Brats (1930)

Produced by Hal Roach
Directed by James Parrott

Featuring Stan Laurel and Oliver Hardy

 
   

BRATS is unique and ingenious among all other Laurel & Hardy comedies. Stan and Ollie play both themselves, and their own sons!

The story is wonderfully simple. Their wives are away, leaving The Boys as baby sitters downstairs for their precocious youngsters upstairs -- who'd rather stay up and get into mischief than go to sleep! Little Stannie and Ollie refuse to behave. As the grown Oliver reflects, "Boys will be boys." Or, as Stan chimes in later, "You can lead a horse to water, but a pencil must be le(a)d."

 


All the bedtime games and shenanigans are ended by a flood from the bathroom; the two little brats had left the water running there and closed the door. Trying to appease their sons by any means, when the kids ask for a drink of water, Stan leaves to get some, but Oliver decides he should go instead, telling Stan in a condescending tone, "You might spill it." Upon opening the bathroom door, a deluge sweeps everyone and everything right off the screen!

The appeal of Laurel & Hardy has always been their child-like innocence, and here they actually get to play children. The remarkable thing is that there is essentially no difference in the fathers and sons' personalities and behavior -- only their size.

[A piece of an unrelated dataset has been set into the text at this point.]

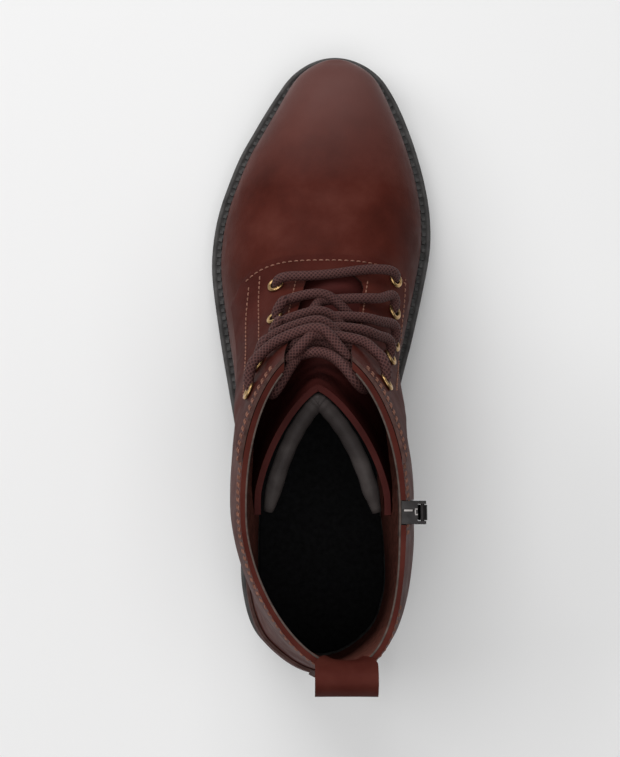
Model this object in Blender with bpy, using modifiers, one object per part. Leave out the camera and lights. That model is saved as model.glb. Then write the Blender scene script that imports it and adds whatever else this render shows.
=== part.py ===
# Left lace up ankle boot, in metres. +Y is the toe, +X the inner side of the foot, +Z up.
# The origin lies on the floor under the middle of the heel.
import math

import bpy
import bmesh
from mathutils import Vector

# Main sizes of the boot
LENGTH = 0.2804
BALL_WIDTH = 0.1014
HEEL_MIDDLE = 0.0350
SEAT_HEIGHT = 0.0340
BALL_HEIGHT = 0.0180
TOE_SPRING = 0.0085
COLLAR_HEIGHT = 0.1520
LEG_HALF_WIDTH = 0.0378
WALL = 0.0020
GAP = 0.0003

# Sole
SEAT_UNDERSIDE = 0.0195
WELT_THICK = 0.0040
WELT_SHOW = 0.0046
SOLE_TUCK = 0.0022
SOLE_STEP = 0.0009
STEP_HEIGHT = 0.0060
INSOLE_THICK = 0.0030
HEEL_BREAST = 0.2750
HEEL_TREAD_THICK = 0.0060
LUG_WIDTH = 0.0034
LUG_DEPTH = 0.0026
LUG_PITCH = 0.0135
LUG_ROWS = 7
HEEL_LUG_ROWS = 3

# Upper and what lies on it
OVERLAY = 0.0012
THROAT_HALF_WIDTH = 0.0125
THROAT_FRONT = 0.6150
THROAT_TOP_SHIFT = -0.0020
THROAT_LOW_SHIFT = 0.0050
FACING_FRONT = 0.6420
FACING_SIDE_OUTER = 0.0345
FACING_SIDE_INNER = 0.0385
FACING_LOW = 0.0360
FACING_SLOPE = 0.95
COUNTER_FRONT = 0.2050
FACING_BACK_TOP = 0.3200
FACING_BACK_LOW = 0.4700
BACK_SHIFT = 0.0080
BACK_SHIFT_REACH = 0.45
CROWN_SHIFT = 0.0050
DOME = 2.3

# Tongue
TONGUE_THICK = 0.0024
TONGUE_GAP_LOW = 0.0006
TONGUE_GAP_HIGH = 0.0062
TONGUE_SET_BACK = 0.0070
TONGUE_VEE = 0.15
TONGUE_SPREAD = 1.05
TONGUE_START = 6.60
TONGUE_END = 11.60
TONGUE_DROP = 0.50
TONGUE_REACH_LOW = 0.60
TONGUE_REACH_HIGH = 1.50
ROLL_RADIUS = 0.0029
ROLL_RISE = 0.985
ROLL_GAP = 0.0018

# Laces and eyelets
LACE_RADIUS = 0.0021
EYELET_SIDE = 0.0120
EYELET_ROWS = 5
EYELET_RADIUS = 0.0029
EYELET_RIM = 0.0008
LACE_LIFT = 0.0006
LACE_END = 0.0037
LACE_END_HEIGHT = 0.0004
LACE_TOP_DEPTH = 0.0050
LACE_CLIMB = 0.50
BAR_BOW = 1.26

# Zip and pull loop
ZIP_ALONG = 0.2560
ZIP_WIDTH = 0.0090
ZIP_FOOT = 0.0500
ZIP_TOP_GAP = 0.0027
TEETH_WIDTH = 0.0040
TEETH_RISE = 0.0007
SLIDER_TALL = 0.0100
SLIDER_SINK = 0.0028
CHEEK_WIDTH = 0.0012
PULL_WIDTH = 0.0056
PULL_TALL = 0.0180
PULL_THICK = 0.0014
PULL_KNUCKLE = 0.0017
PULL_HOLE = 0.0010
PULL_CLEAR = 0.0015
PIN_RADIUS = 0.0007
LOOP_WIDTH = 0.0225
LOOP_THICK = 0.0020
LOOP_RISE = 0.0120
LOOP_IN = 0.0060
LOOP_OUT = 0.0085
LOOP_IN_DROP = 0.90
LOOP_OUT_DROP = 1.70

# How finely the forms are cut into faces
RINGS = 20
ROUND = 40
SOLE_ROUND = 52

# Outline of the sole: share of LENGTH from the heel, then outer and inner half widths
# as shares of BALL_WIDTH.
OUTLINE = (
    (0.000, 0.000, 0.000),
    (0.028, 0.196, 0.200),
    (0.067, 0.297, 0.300),
    (0.131, 0.347, 0.352),
    (0.200, 0.354, 0.352),
    (0.280, 0.350, 0.330),
    (0.360, 0.372, 0.320),
    (0.440, 0.412, 0.350),
    (0.535, 0.459, 0.418),
    (0.636, 0.497, 0.480),
    (0.690, 0.494, 0.503),
    (0.745, 0.467, 0.500),
    (0.793, 0.422, 0.478),
    (0.839, 0.368, 0.444),
    (0.882, 0.299, 0.402),
    (0.931, 0.214, 0.340),
    (0.973, 0.122, 0.255),
    (1.000, -0.064, 0.064),
)

# Sections of the upper from the sole to the collar. Front and back points as shares of
# LENGTH and COLLAR_HEIGHT, how much of the leg's oval the section has, and that oval's
# half width as a share of LEG_HALF_WIDTH.
SECTIONS = (
    # front along, front up, back along, back up, leg, leg width
    (0.9890, 0.0000, 0.0170, 0.0000, 0.00, 1.00),
    (0.9880, 0.2050, 0.0136, 0.2760, 0.00, 1.00),
    (0.9750, 0.2570, 0.0114, 0.3290, 0.00, 1.00),
    (0.9420, 0.3020, 0.0121, 0.3750, 0.02, 1.00),
    (0.8810, 0.3400, 0.0150, 0.4210, 0.05, 1.00),
    (0.7920, 0.3790, 0.0178, 0.4670, 0.10, 1.00),
    (0.7060, 0.4200, 0.0214, 0.5130, 0.20, 1.00),
    (0.6450, 0.4620, 0.0250, 0.5660, 0.35, 1.00),
    (0.5960, 0.5240, 0.0292, 0.6250, 0.55, 1.00),
    (0.5560, 0.6050, 0.0335, 0.6910, 0.75, 1.00),
    (0.5230, 0.7040, 0.0381, 0.7760, 0.90, 0.97),
    (0.4940, 0.8360, 0.0430, 0.8820, 1.00, 0.90),
    (0.4700, 1.0000, 0.0500, 0.9870, 1.00, 0.80),
)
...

Beautifully conceived, and full of imaginative gags, the illusion is aided by the construction of two different sets, identical in every respect except for size. The set for the diminutive Stannie and Ollie features gigantic props and furniture so large that the characters scamper about on what appears to be a surreal, exaggerated, and most-inviting play-land.

BRATS is something different, fresh, and funny -- then, now, forever! It's a four-star classic certain to please every audience; husbands, wives and kids alike love BRATS. It would be hard to argue that this film is not Laurel & Hardy's most endearing comedy ever!